Violette sur la terre : Psychologie des profondeurs
Scène

Violette sur la terre : Psychologie des profondeurs

Formée en interprétation, CAROLE FRÉCHETTE a parcouru un "long chemin vers l’écriture". "À l’issue d’un grand détour par la création collective, explique l’auteure, j’ai compris qu’au fond, j’aime mieux écrire que jouer; en fait, c’est ça que je sais faire…"

"Avec le recul, je me rappelle que j’ai toujours été préoccupée par le sens. Et le lieu premier du sens, c’est le texte. On crée un monde que feront vivre d’autres êtres humains, qui passera par d’autres filtres. Cette chaîne-là, c’est très beau; c’est à la fois convivial et artisanal."

Carole Fréchette semble comblée par l’écriture dramatique, travail à la fois exigeant et fascinant, notamment parce qu’il oblige "à une concision extrême". Appréciées au Québec, ses pièces sont également jouées dans différents pays, et traduites en plusieurs langues: anglais, espagnol, roumain; récemment, en allemand et bientôt, en arabe. Entendre sa propre pièce jouée dans une autre langue est, confie-t-elle, "une drôle d’expérience. On reconnaît bien sûr la pièce, mais on ne comprend pas les mots. On se laisse juste bercer par la musique de cette langue: sentiment d’étrangeté très agréable."

C’est en réponse à une commande que Carole Fréchette écrit la pièce Violette sur la terre. Désireux de créer un spectacle sur l’univers des mines, les directeurs artistiques de trois compagnies situées dans des régions minières – le Théâtre du Nouvel-Ontario (Sudbury), le Théâtre du Tandem (Rouyn-Noranda) et le Théâtre en Scène (Nord-Pas-de-Calais, France) – font appel à elle. "J’ai d’abord été réticente. Moi, je suis née à Montréal: je ne connaissais ni les mines, ni le nord, ni les régions éloignées. Ils ont insisté, disant qu’ils voulaient justement un regard étranger, un regard de femme sur un monde masculin. Je n’avais pas envie de faire du théâtre engagé, documentaire.
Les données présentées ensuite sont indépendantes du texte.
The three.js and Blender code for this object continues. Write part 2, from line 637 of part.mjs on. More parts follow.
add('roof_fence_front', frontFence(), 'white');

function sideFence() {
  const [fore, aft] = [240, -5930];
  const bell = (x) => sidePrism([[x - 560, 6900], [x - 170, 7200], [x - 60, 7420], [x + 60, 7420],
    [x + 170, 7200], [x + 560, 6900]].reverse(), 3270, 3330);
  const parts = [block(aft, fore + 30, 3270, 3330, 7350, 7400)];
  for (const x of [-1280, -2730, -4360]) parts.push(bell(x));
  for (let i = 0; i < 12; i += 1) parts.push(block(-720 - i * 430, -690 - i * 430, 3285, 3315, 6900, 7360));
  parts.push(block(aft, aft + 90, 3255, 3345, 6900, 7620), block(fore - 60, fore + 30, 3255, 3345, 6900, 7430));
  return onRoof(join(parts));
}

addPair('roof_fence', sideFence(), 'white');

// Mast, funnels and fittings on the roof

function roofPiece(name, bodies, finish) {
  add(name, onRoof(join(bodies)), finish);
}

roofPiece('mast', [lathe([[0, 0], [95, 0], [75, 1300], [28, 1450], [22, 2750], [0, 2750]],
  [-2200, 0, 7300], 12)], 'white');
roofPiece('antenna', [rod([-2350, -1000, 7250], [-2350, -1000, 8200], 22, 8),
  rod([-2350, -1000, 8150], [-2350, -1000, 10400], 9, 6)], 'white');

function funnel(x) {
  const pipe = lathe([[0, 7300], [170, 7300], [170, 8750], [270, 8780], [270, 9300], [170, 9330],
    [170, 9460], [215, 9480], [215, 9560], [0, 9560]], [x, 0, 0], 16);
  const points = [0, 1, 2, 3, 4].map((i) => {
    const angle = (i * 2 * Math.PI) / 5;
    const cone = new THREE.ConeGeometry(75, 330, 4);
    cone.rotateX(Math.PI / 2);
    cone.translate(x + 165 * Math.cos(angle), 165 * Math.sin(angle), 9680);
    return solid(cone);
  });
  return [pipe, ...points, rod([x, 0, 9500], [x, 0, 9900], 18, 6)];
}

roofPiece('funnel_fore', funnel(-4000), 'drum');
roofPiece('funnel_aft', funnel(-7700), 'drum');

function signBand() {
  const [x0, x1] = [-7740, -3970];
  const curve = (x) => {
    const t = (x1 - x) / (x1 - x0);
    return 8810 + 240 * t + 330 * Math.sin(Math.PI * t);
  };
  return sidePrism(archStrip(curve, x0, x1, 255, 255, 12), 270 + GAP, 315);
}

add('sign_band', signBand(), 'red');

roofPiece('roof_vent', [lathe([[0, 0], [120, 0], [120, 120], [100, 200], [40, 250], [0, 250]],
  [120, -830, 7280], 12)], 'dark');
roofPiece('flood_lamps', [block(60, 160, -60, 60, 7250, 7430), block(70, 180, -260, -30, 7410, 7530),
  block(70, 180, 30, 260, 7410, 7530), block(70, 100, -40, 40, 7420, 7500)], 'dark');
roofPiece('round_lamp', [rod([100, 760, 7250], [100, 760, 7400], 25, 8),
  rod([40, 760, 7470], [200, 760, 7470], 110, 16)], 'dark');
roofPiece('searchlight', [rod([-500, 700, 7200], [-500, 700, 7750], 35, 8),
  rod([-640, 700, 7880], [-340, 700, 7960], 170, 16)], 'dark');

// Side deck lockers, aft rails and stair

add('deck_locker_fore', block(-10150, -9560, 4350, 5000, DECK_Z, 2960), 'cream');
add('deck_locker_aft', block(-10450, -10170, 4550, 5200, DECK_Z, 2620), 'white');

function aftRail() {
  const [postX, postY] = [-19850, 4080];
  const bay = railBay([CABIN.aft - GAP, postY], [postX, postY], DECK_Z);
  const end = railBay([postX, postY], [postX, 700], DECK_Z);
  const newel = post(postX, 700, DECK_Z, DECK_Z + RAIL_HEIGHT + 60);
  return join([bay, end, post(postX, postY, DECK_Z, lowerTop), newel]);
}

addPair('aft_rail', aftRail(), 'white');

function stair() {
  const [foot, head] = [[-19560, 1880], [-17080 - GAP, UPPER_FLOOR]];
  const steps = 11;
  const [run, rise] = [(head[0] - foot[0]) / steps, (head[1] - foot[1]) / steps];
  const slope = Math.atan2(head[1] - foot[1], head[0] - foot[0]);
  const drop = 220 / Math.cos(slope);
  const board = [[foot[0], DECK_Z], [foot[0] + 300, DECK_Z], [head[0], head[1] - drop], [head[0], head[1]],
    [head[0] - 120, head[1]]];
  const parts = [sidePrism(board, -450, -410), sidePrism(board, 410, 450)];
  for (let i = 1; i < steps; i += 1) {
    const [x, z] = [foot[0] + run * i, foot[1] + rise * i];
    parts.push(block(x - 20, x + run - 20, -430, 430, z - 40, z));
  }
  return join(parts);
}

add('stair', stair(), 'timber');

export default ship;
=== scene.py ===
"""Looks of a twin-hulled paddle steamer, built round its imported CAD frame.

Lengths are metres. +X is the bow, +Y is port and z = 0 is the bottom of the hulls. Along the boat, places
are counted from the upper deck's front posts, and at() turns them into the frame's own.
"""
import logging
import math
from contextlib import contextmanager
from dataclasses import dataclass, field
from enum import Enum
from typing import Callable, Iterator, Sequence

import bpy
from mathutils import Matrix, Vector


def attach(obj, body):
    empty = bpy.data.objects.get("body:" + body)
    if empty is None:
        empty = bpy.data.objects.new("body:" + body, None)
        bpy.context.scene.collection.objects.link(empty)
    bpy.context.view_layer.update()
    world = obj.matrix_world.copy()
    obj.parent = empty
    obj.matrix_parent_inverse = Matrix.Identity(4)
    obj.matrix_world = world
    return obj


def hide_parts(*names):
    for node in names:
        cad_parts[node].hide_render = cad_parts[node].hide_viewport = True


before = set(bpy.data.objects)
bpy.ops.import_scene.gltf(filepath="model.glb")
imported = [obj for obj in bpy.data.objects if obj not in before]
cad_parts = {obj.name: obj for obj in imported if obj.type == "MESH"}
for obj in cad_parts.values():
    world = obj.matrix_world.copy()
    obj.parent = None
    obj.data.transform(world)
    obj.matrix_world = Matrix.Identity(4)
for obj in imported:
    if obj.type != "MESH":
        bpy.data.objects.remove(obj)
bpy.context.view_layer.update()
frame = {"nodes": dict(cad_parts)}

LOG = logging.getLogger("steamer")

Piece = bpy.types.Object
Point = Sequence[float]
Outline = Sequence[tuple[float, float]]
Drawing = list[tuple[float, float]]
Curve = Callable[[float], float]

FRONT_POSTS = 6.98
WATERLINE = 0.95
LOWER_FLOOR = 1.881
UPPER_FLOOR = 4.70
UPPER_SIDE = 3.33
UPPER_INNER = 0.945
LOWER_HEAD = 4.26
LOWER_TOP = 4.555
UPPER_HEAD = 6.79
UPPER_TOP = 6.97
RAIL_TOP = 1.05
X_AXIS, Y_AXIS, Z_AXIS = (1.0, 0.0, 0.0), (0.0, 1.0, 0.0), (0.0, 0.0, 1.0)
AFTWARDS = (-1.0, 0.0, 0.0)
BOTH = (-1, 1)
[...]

Ils me donnaient toute liberté; ils ont fini par me convaincre."

Une première phase mène l’auteure à "s’imprégner de cet univers-là". Elle rencontre des mineurs et leur famille, elle visite des mines. "Je suis surtout allée à la rencontre d’êtres humains, hommes et femmes, dont les témoignages sont des récits de vie plus que des trucs reliés au travail à la mine. Ces gens m’ont beaucoup touchée."

"J’ai découvert trois milieux très différents. Mais certaines choses m’ont frappée: c’est un métier dur et dangereux, inquiétant, un métier d’hommes. Le monde des mines est un monde très fragilisé, aussi, qui appartient surtout au passé. J’ai été très vite fascinée, de plus, par le côté métaphorique de la descente dans les profondeurs de la terre. J’ai écrit aussi une pièce qui descend dans les profondeurs des gens."

Outre les rencontres, "j’ai été impressionnée par les paysages tristes et dévastés, que j’ai retrouvés, pareils, aux trois endroits". Ce sera le point de départ de l’écriture: "J’ai d’abord imaginé un paysage: une mine abandonnée. Tout à coup j’ai vu une femme: qui est-elle? Au début, j’avais l’impression que Violette serait le centre de la pièce. Mais les personnages apparaissaient, et projetaient sur elle leur histoire." Violette, dans son mystère, agit comme un "révélateur"; et la pièce parle, surtout, des personnages qui la rencontrent, marqués par le "côté désertique du lieu où ils vivent".

Mise en scène par le Français Vincent Goethals, la pièce réunit des concepteurs québécois et des comédiens franco-ontariens. Après Sudbury, Ville-Marie, Rouyn-Noranda et Québec, où pour la première fois est jouée une pièce de Carole Fréchette, l’équipe s’envole en mars vers la France, avant de revenir au Québec l’automne prochain.